Ok. I’ll take a look at everything later, I don’t even know what’s the next move I’m gonna make at the moment. Either stay with standard or go back to hd, I’ll see after I update my RetroArch and your shaders.
I want to have your baby!
Looks like I chose the right time to return to these forums.
Meant to ask the other day but now that I’ve started working on new settings I should ask now instead of later. With this change of Slot Mask Size settings to Slot Mask Thickness which number should be used for 1440p and 4k? I know 1 is good enough for 1080p.
I believe you’re still going to want to use thickness 1 even at 4k if you want to maintain realistic dimensions. Of course, anything goes if you’re going for an artistic interpretation, but if you want realistic dimensions than a thickness of 2 would require that each triad be 6 pixels tall. So 16x vertical scale for a mere 2 triads per scanline (which is very grainy, like a 9" TV or something, I dunno).
If realism for most slotmask displays is important, then it’s thickness 1.0 all the way to 4k, while 4k has the most realistic proportions. But there are interpretations and special cases, minding the Commodore 1084…thickness of 2.0 might work even with 1080p, maybe not with full strength slot masks, but somewhat mitigated.
A slotmask width of 4 really only works well with 4 pixel masks (like RGBX, or Red-Yellow-Cyan-Blue). I don’t know if it would look good (probably not), but an additional 4 pixel max that just darkens every 4th pixel may also be a good option (so, mask 8 but darkening every 4th instead of every 3rd pixel)
I see. So Slot Mask Thickness set to 1 for all resolution types (1080p, 1440p and 4k) like nesguy said. Ok got it, time to proceed and continue putting together my next update, when I get home later that is lol. Thank you to both of you.
I wonder what will be the GPU requirements for your shader with higher resolution (8k), adding mask filtering and using ntsc passes on top of that?
The “accurate” emulation of masks comes at a price, is it really necessary to focus so much on masks while knowing that as soon as there is motion everything becomes blurry or are there other aspects/effects you would like to implement that you think are more important ?
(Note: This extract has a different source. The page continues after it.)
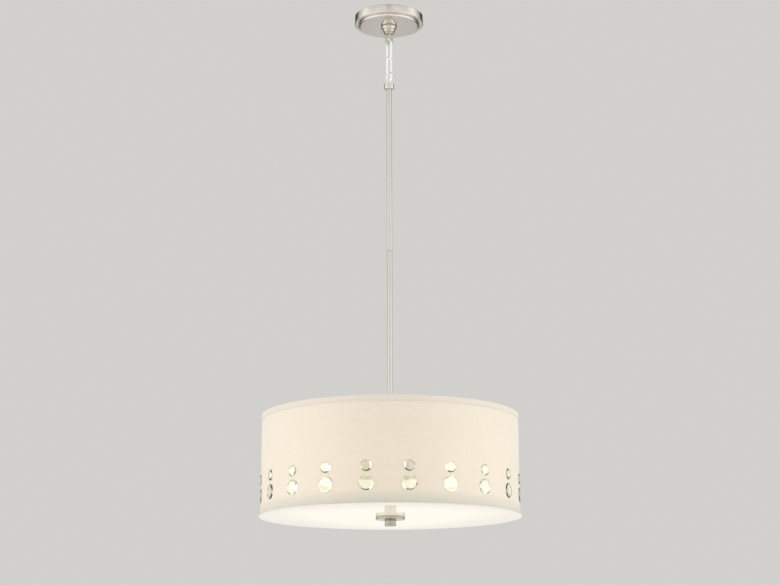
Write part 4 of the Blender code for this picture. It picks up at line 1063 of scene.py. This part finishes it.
def glass_disc(radius, place):
    """One disc: flat back, straight side, sloping edge, low dome."""
    slope = radius - SLOPE_WIDTH
    shares = [1 - step / DOME_STEPS for step in range(DOME_STEPS)]
    dome = [(slope * out, DISC_PROUD - DOME_RISE * out * out) for out in shares]
    outline = [(0, -DISC_BACK), (radius - BACK_EASE, -DISC_BACK), (radius, -DISC_BACK + BACK_EASE),
               (radius, DISC_PROUD / 4), *dome, (0, DISC_PROUD)]
    return lathe(outline, 48, place)


for row, radius, height in DISC_ROWS:
    discs = together(glass_disc(radius, place) for place in disc_places(height))
    dress(f"{row}_glass", discs, GLASS, row, sharp=radians(12))
print("glass discs:", len(DISC_ROWS) * PAIRS)

# %% [markdown]
# The hub is a nickel can with a screw-in cover. Three ceramic lampholders stand out from it, and a bulb
# with a real screw cap turns in each. They are hidden from below by the diffuser, but show from above, and
# through the glass.

# %% Hub and threaded rod
HUB_SHEET = 0.0015
HUB_TOP = 0.002
ROD_DEPTH, ROD_PITCH = 0.0004, 0.0010

hub_radius, low, high = size_of("cluster_hub")
hub_wall = hub_radius - HUB_SHEET
under_top = high - HUB_TOP
hub = turned((PIPE_HOLE, high, 0.0002), (hub_radius, high, 0.0022), (hub_radius, low, 0.0004),
             (hub_wall, low, 0.0002), (hub_wall, under_top, 0.001), (PIPE_HOLE, under_top, 0.0001))
dress("hub_can", hub, NICKEL_TURNED, "cluster_hub")
low, high = size_of("hub_cover")[1:]
cover = collar(hub_wall - LAYER_GAP, ROD_HOLE, low, high, (0.0002, 0.0008, 0.0002, 0.0001))
dress("hub_cover_plate", cover, NICKEL_TURNED, "hub_cover")
radius, low, high = size_of("centre_rod")
rod = thread(radius, ROD_DEPTH, ROD_PITCH, low, high, steps=24, rows_per_turn=5)
dress("centre_rod_thread", rod, ZINC, "centre_rod")
finish_node("splice_block", CERAMIC)
finish_node("supply_lead", LEAD_SKIN)
print("hub: can, cover, threaded rod")

# %% Lampholders and bulbs
SOCKET_LENGTH = 0.041
SOCKET_RADIUS = 0.017
CAVITY_DEPTH = 0.027
CAVITY_RADIUS = 0.0141
CAP_RADIUS, CAP_SHEET = 0.0131, 0.0010
CAP_LENGTH = 0.0260
CAP_PITCH = 0.0036
CAP_THREAD = 0.0009
CAP_PIP = ((0.0030, 0.0), (0.0045, 0.0005), (0.0047, 0.0020), (0.0100, 0.0042))     # radius, from the tip
CAP_START = 0.0055              # the thread starts this far from the tip
CAP_ROWS, CAP_STEPS = 48, 40
BULB_RADIUS = 0.030
BULB_LENGTH = 0.110             # with its cap
BULB_NECK = 0.006
SWELL_STEPS, END_STEPS = 20, 16
HUB_GAP = 0.0003
LEAD_HOLE, BUSH_DEPTH = 0.0025, 0.0103
SOCKET_NECK = SOCKET_RADIUS - 0.0008


def socket_body(start):
    """A lampholder's body from its back outward, with a band and a rolled lip."""
    mouth = start + SOCKET_LENGTH
    band = start + SOCKET_LENGTH * 0.55
    floor = mouth - CAVITY_DEPTH
    return softened([(PIPE_HOLE, start, 0.0002), (SOCKET_RADIUS - 0.0015, start, 0.0006),
                     (SOCKET_NECK, start + 0.002, 0.0008), (SOCKET_NECK, band, 0.0004),
                     (SOCKET_RADIUS, band + 0.0008, 0.0004), (SOCKET_RADIUS, mouth, 0.0009),
                     (CAVITY_RADIUS, mouth, 0.0006), (CAVITY_RADIUS, floor, 0.0006),
                     (LEAD_HOLE, floor, 0.0002), (LEAD_HOLE, start + BUSH_DEPTH, 0.0001),
                     (PIPE_HOLE, start + BUSH_DEPTH, 0.0001)])


def bulb_cap(tip):
    """The screw cap: a rounded thread over a tapered end."""
    first, last = tip + CAP_START, tip + CAP_LENGTH
    rings = [circle(radius, tip + height, CAP_STEPS) for radius, height in CAP_PIP]
    for row in range(CAP_ROWS + 1):
        height = first + (last - first) * row / CAP_ROWS
        fade = max(0.0, min(1.0, (height - first) / 0.002, (last - height) / 0.003))
        ring = []
        for s in range(CAP_STEPS):
            wave = 0.5 - 0.5 * cos(tau * (height / CAP_PITCH - s / CAP_STEPS))
            radius = CAP_RADIUS - CAP_THREAD * (1 - fade * wave)
            ring.append((radius * cos(tau * s / CAP_STEPS), radius * sin(tau * s / CAP_STEPS), height))
        rings.append(ring)
    return skin(rings)


def bulb_envelope(start, tip):
    """The glass, from its neck in the cap to its round end."""
    neck = CAP_RADIUS - CAP_SHEET - LAYER_GAP
    neck_end, centre = start + BULB_NECK, tip - BULB_RADIUS
    outline = [(0, start), (neck, start + 0.0005), (neck, neck_end)]
    for step in range(1, SWELL_STEPS):
        share = step / SWELL_STEPS
        swell = share * share * (3 - 2 * share)
        outline.append((neck + (BULB_RADIUS - neck) * swell, neck_end + (centre - neck_end) * share))
    for step in range(END_STEPS):
        angle = pi / 2 * step / END_STEPS
        outline.append((BULB_RADIUS * cos(angle), centre + BULB_RADIUS * sin(angle)))
    return lathe([*outline, (0, tip)], 64)


def lamp_frame(place):
    """The frame of a lamp, its Z axis pointing outward along it."""
    turn = Matrix.Rotation(atan2(place.y, place.x), 4, "Z") @ Matrix.Rotation(pi / 2, 4, "Y")
    return Matrix.Translation((0, 0, place.z)) @ turn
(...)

In summary what is your opinion on the future of crt shaders ?
In a perfect world good crt emulation would require good and adequate display technology. I’m cheering for displays without sub pixels where independent pixels could have any color.
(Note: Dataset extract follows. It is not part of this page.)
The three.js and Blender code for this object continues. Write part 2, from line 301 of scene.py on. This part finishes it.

Resolution is another issue and i’m more fond of 6k displays as the next step then 8k. Reasons are simple, like required processing power would be quite lower, they could stay in reasonable pricing and physical size margins while still providing the ‘extra’ over 4k. Not to mention less signal bandwith problems and higher refresh rate.
Last but not least are good color reproduction, low lag and most importantly superior response times, which would eliminate the need for BFI.
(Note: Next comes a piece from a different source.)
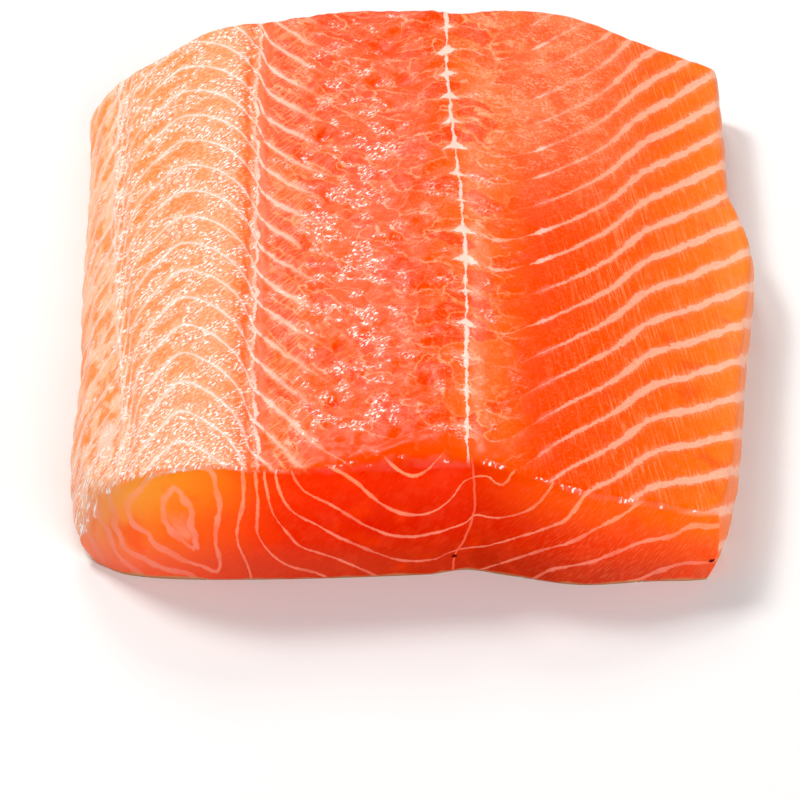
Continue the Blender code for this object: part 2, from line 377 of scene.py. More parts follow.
def lobe_height(x, y, z):
    """Height of the torn lobes."""
    warp = Vector((noise.noise(Vector((x, y, z)) / WARP_SIZE),
                   noise.noise(Vector((y, x, z + 40)) / WARP_SIZE), 0))
    spot = Vector((x * 0.8 - y * 0.25, y * 1.25, z * 0.3)) / LOBE_SIZE + warp * 0.7
    nearest = noise.voronoi(spot)[0]
    rim = smooth_step(0.2, 0.03, nearest[1] - nearest[0])
    return 1.0 - (nearest[0] * 1.25) ** 2 + 0.45 * noise.noise(spot * 2.7) + 0.3 * rim


def groove(offset, width):
    """Depth share of a rounded groove at an offset from its middle."""
    return math.exp(-(offset / width) ** 2)


def pit_share(x, y):
    """How deep in a pit of the torn flesh a place lies."""
    return max(groove(math.hypot(x - pit_x, (y - pit_y) * 0.8), size) for pit_x, pit_y, size in PITS)


def flesh_relief(x, y, z, level, cut_share):
    """Height of flakes, grooves and torn flesh above the smooth form."""
    flake = abs(math.sin(math.pi * level)) ** 0.7 - 0.6
    steepness = abs(curve_value(SHEET_COURSE, x + 1.0) - curve_value(SHEET_COURSE, x - 1.0)) / 2.0
    flake_share = 1.0 / (1.0 + 1.2 * steepness ** 2)
    on_back_wall = 1.0 - smooth_step(*BACK_WALL_TOP, x)
    on_top = 1.0 - cut_share
    relief = FLAKE_SWELL * flake * flake_share * (1.0 - on_back_wall) * blend(0.35, 1.0, on_top)
    relief += SCALLOP_SWELL * flake * on_back_wall
    knots = 0.65 + 0.35 * math.sin(2.0 * math.pi * level)
    pin_offset = x - curve_value(PIN_BONE_LINE, y) + 2.0
    middle_offset = x - curve_value(MIDDLE_LINE, y)
    seam_offset = x - curve_value(SEAM_LINE, y)
    relief -= PIN_BONE_DEPTH * knots * groove(pin_offset, PIN_BONE_WIDTH) * on_top
    relief -= MIDDLE_DEPTH * groove(middle_offset, MIDDLE_WIDTH) * on_top
    relief += CORD_SWELL * groove(middle_offset, THREAD_WIDTH) * on_top
    seam_ridge = SEAM_SWELL * groove(seam_offset, THREAD_WIDTH)
    relief += (seam_ridge - SEAM_DEPTH * groove(seam_offset - 2.0, 1.2)) * on_top
    torn = torn_share(x) * on_top
    relief += torn * LOBE_SWELL * (lobe_height(x, y, z) - 0.6) - PIT_DEPTH * pit_share(x, y) * on_top
    fine = noise.noise(Vector((x, y, z)) / 3.1)
    finer = noise.noise(Vector((y, z, x)) / 1.7)
    return relief + blend(0.12, 0.35, torn) * fine + blend(0.05, 0.16, torn) * finer


CUT_FACING = (0.3, 0.88)
CUT_START_DEPTH = (0.1, 1.0)
FOOT_HEIGHT = 4.0
marks = {}
for vertex in slab.verts:
    place, normal = vertex.co.copy(), vertex.normal.copy()
    depth = max(crown_height(place.x, place.y) - place.z, 0.0)
    level = cut_level = sheet_level(*place)
    gap = cut_gap = sheet_gap(sheet_level, place, normal)
    cut_share = smooth_step(*CUT_FACING, abs(normal.y)) * smooth_step(*CUT_START_DEPTH, depth)
    if cut_share > 0.0 and place.y < 0.0:
        cut_level = near_cut_level(*place)
        cut_gap = sheet_gap(near_cut_level, place, normal)
    marks[vertex] = {
        "sheet": level,
        "gap": gap,
        "cut_sheet": cut_level,
        "cut_gap": cut_gap,
        "run": fibre_run(place.x, place.y),
        "pin": place.x - curve_value(PIN_BONE_LINE, place.y),
        "middle": place.x - curve_value(MIDDLE_LINE, place.y),
        "seam": place.x - curve_value(SEAM_LINE, place.y),
        "lateral": place.x - curve_value(LATERAL_SHEET, place.z),
        "cut": cut_share,
        "width": curve_value(LINE_WIDTH, place.x),
        "cut_width": curve_value(CUT_LINE_WIDTH, place.x),
        "strength": curve_value(LINE_STRENGTH, place.x),
        "pit_shade": pit_share(place.x, place.y) * (1.0 - cut_share),
        "share_up": place.z / max(place.z + depth, 1.0),
        "relief": flesh_relief(*place, cut_level if cut_share > 0.5 else level, cut_share),
    }
for vertex in slab.verts:
    if vertex.co.z > 0.01:
        share = smooth_step(0.0, FOOT_HEIGHT, vertex.co.z)
        vertex.co += vertex.normal * marks[vertex]["relief"] * share
low = Vector([min(vertex.co[axis] for vertex in slab.verts) for axis in range(3)])
high = Vector([max(vertex.co[axis] for vertex in slab.verts) for axis in range(3)])
slab_shift = Vector(((low.x + high.x) / 2.0, (low.y + high.y) / 2.0, 0.0))
bmesh.ops.translate(slab, verts=slab.verts, vec=-slab_shift)
bmesh.ops.scale(slab, verts=slab.verts, vec=(MILLIMETRE,) * 3)

# The looks of the flesh: each place of the slab gets its share of every mark and its colours,
# and the wet surface is mixed from them.

TOP_COLOURS = [(-90, (255, 164, 84)), (-78, (255, 144, 70)), (-66, (255, 138, 70)),
               (-50, (255, 138, 76)), (-43, (255, 122, 60)), (-39, (255, 100, 38)),
               (-30, (255, 90, 18)), (0, (255, 74, 4)), (10, (255, 94, 22)), (16, (255, 102, 30)),
               (24, (255, 92, 22)), (32, (255, 68, 4)), (50, (255, 80, 6)), (70, (255, 104, 18)),
               (86, (255, 130, 38))]
CUT_UPPER = [(-84, (255, 158, 108)), (-74, (255, 158, 76)), (-60, (255, 144, 40)),
             (-44, (255, 106, 18)), (-34, (255, 56, 0)), (-10, (246, 40, 0)), (14, (244, 46, 2)),
             (30, (255, 76, 12)), (55, (255, 90, 4)), (80, (255, 116, 8))]
CUT_MIDDLE = [(-84, (255, 146, 104)), (-74, (255, 134, 68)), (-60, (255, 108, 28)),
              (-45, (255, 80, 22)), (-30, (240, 42, 10)), (0, (224, 30, 2)), (20, (226, 38, 10)),
              (50, (240, 62, 20)), (80, (252, 94, 34))]
CUT_LOWER = [(-84, (250, 134, 104)), (-60, (248, 96, 62)), (-40, (224, 70, 46)),
             (0, (206, 52, 28)), (20, (198, 48, 26)), (50, (208, 60, 36)), (80, (240, 88, 54))]
CUT_MIDDLE_START = (0.08, 0.5)
CUT_UPPER_START = (0.45, 0.88)
TISSUE_COLOURS = [(-90, (255, 208, 188)), (-60, (255, 214, 204)), (-41, (255, 210, 198)),
                  (-34, (255, 198, 176)), (-22, (255, 182, 150)), (6, (255, 172, 134)),
                  (14, (255, 190, 164)), (22, (255, 192, 166)), (28, (255, 172, 134)),
                  (33, (255, 200, 180)), (38, (255, 176, 148)), (48, (255, 170, 138)),
                  (70, (255, 180, 150)), (90, (255, 194, 166))]
CUT_TISSUE = [(0.0, (246, 132, 108)), (0.4, (252, 140, 112)), (0.8, (255, 152, 108)),
              (1.0, (255, 162, 114))]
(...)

With such superior displays existing shaders would have no trouble to look much better and more authentic.
What could also be important is the evolution of low level signal and connection type emulation, even i’m quite happy with the efforts made so far.
8k is still years away, but i don’t like the idea of emulating a 14’’ display on a 80’’ home cinema TV and selling it as the best solution for emulation lol. Processing requrements would be high, i guess a RTX 2060 could manage vanilla guest-advanced, but looks bad even for incomming zen4 apu’s.
Hey thank you for your detailed answer, yup i agree
Hope you’re seeing the effects of various forms of filtering on the shape of the square dots, which is what I was alluding to in our recent conversation about how to make shadow mask “phosphors” appear round instead of like squares without requiring additional resolution. @Nesguy
The lacking resolution capability is a permanent issue here. You can even do some testing by halving your displays desktop resolution and try running some mask setups.
Hello @guest and greetings to all the community. I needed some advice from you: if you wanted to use an antialiasing shader to put before your shader, which one would you recommend according to your experience? Also for this kind of idea is it better to use the HD version or the Advance one? Thank you very much for helping.
FXAA is a great console AA shader, maybe you would want SMAA without the CRT effect and for PC games.
With higher resolution content later HD versions are very nice, you can use the ‘HD’ without much thoughts.
Thanks for the advice, I tried applying the FXAA and then your shader, I tried both HD and Advance, and it gives me this result:
Is there a different, more correct way to apply it, do I need to change any settings in your shader?
You really don’t need an AA shader with standard resolution content. It’s also smearing the image in a notable way.
It’s giving best results with 3D games beyond 400p.